How do you see this attack being counteracted?

It won't be resolved through policies, but rather through an uncompromising pursuit of what is true in one's own spirit. I think it will only be resolved by a new process of growth -- growth which will come from rededicating the spirit of man to a pursuit of the truth. That is, each one of us pursuing what is true, -- the truth through what is true in ourselves. This is certainly starting by what people are saying, writing and doing. It's interesting for me the numbers of people who lead lives of extreme risk, or of young men and women who turn back to the old arts and crafts. They want to learn out of their own experience again. In other words, they're going back to the natural voice instead of being taught and told what to do, instead of being marched to a destination, like soldiers in any army, as we have been for generations. They're falling out and saying, "No, this isn't good enough!" It's a start, but it's a long process.

You have written extensively on the courageous and intuitive Bushmen of Africa who have followed their own spirit, regardless of the consequences, but what is it in particular about the Bushman that creates such an intensity of feeling in you?

Perhaps because he was a mirror and I saw a reflection of my own primitive reality and my own history in his history.
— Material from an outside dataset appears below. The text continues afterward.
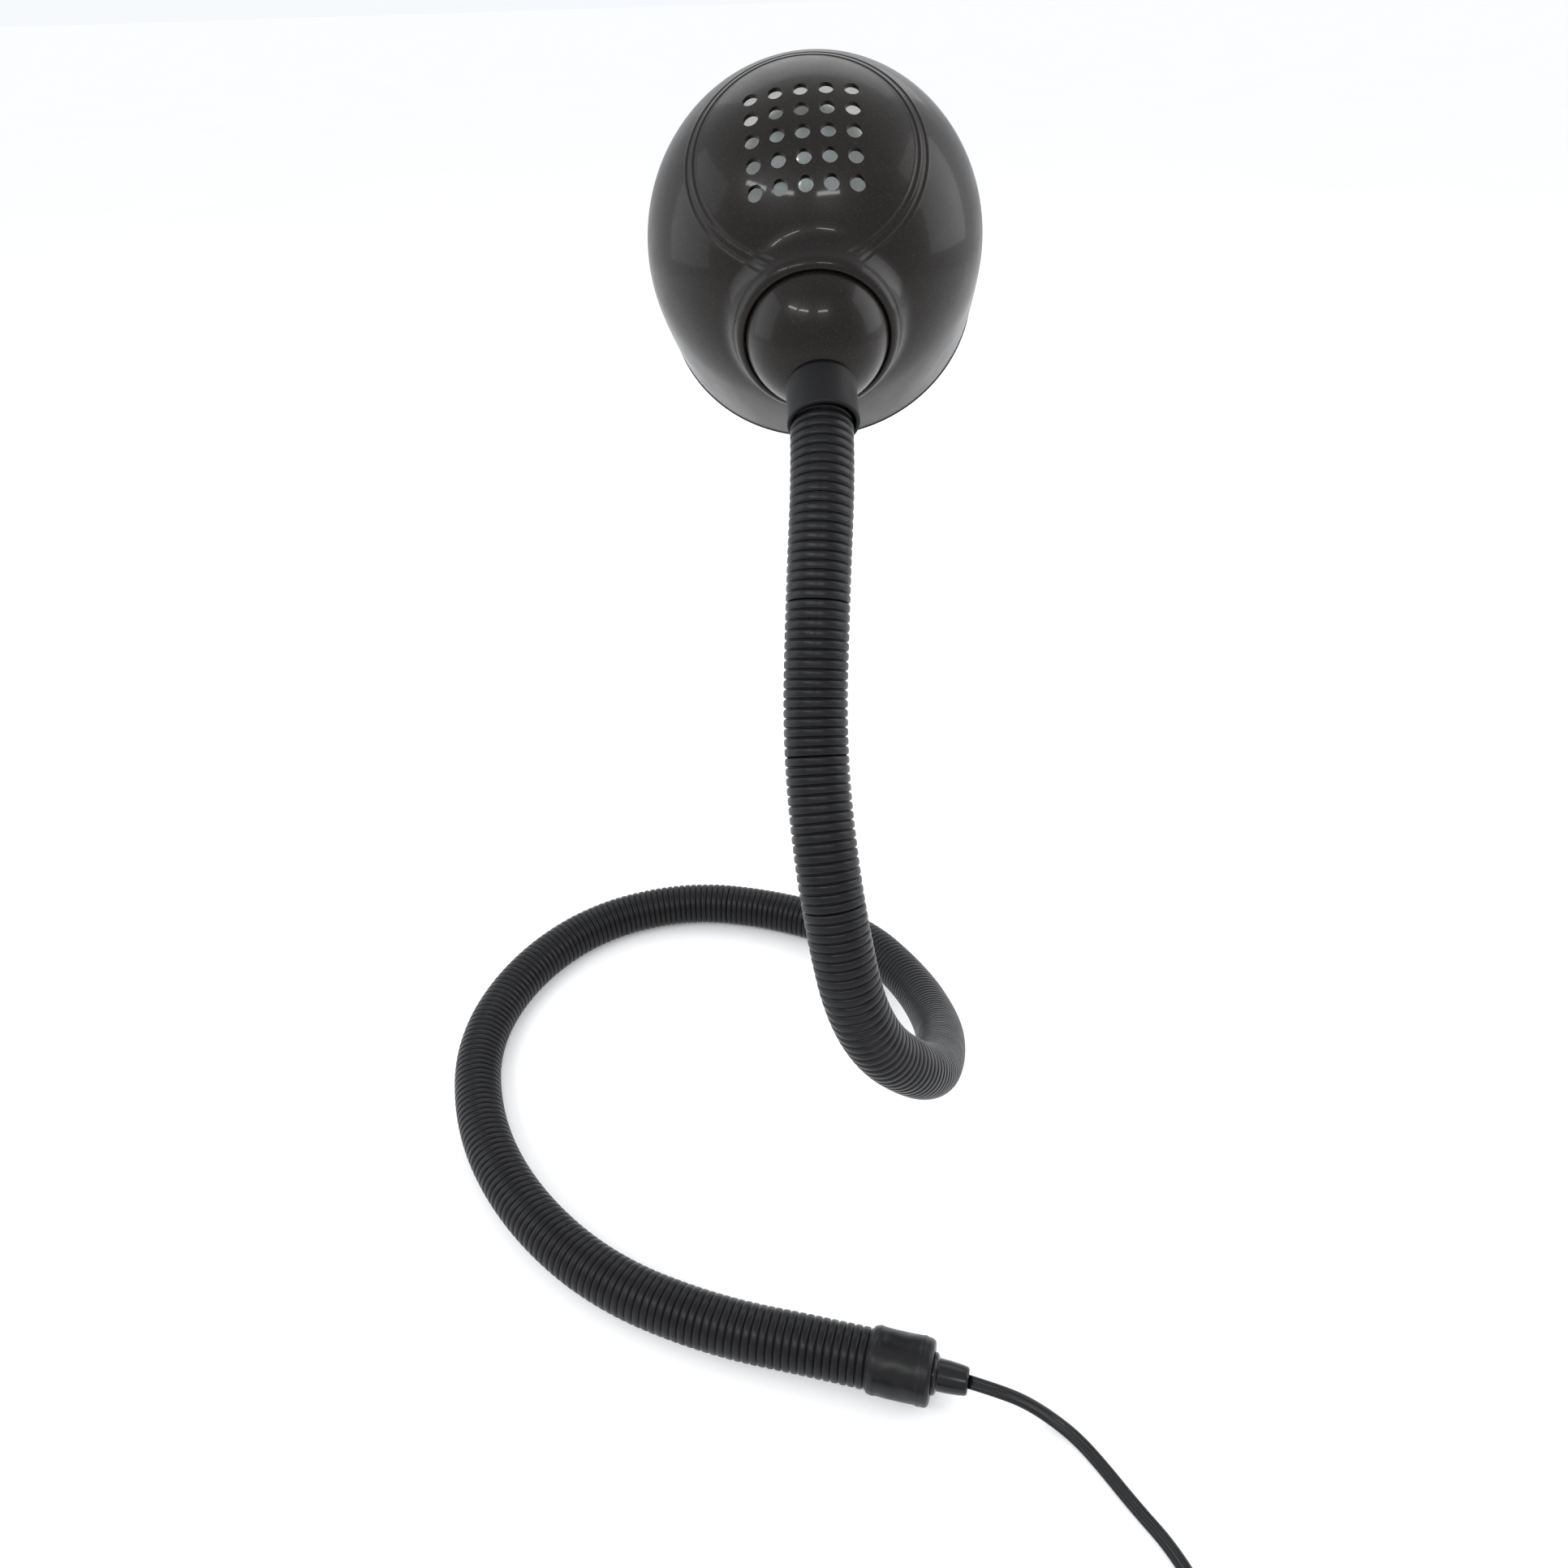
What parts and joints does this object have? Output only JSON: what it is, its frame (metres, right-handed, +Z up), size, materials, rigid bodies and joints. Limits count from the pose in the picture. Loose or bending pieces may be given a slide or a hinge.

That is, I saw what education was going to try to do to me: it was going to persecute and reject this primitive side of myself, just as it did the Bushman.

When I talked earlier about how old is the child -- the child ism a Bushman. But the world rejects the child too. Christ knew the importance of children when he said that if you want to find the way to the Kingdom of Heaven you had to become like little children. You must discover this neglected self.

I'm aware of the fact that in one sense I haven't moved or changed since the age of five. There's no more severe or uncompromising a critic of what I've become than this person, age five, inside myself saying, "Oye, this wasn't our pact; you've broken our contract -- you come back!"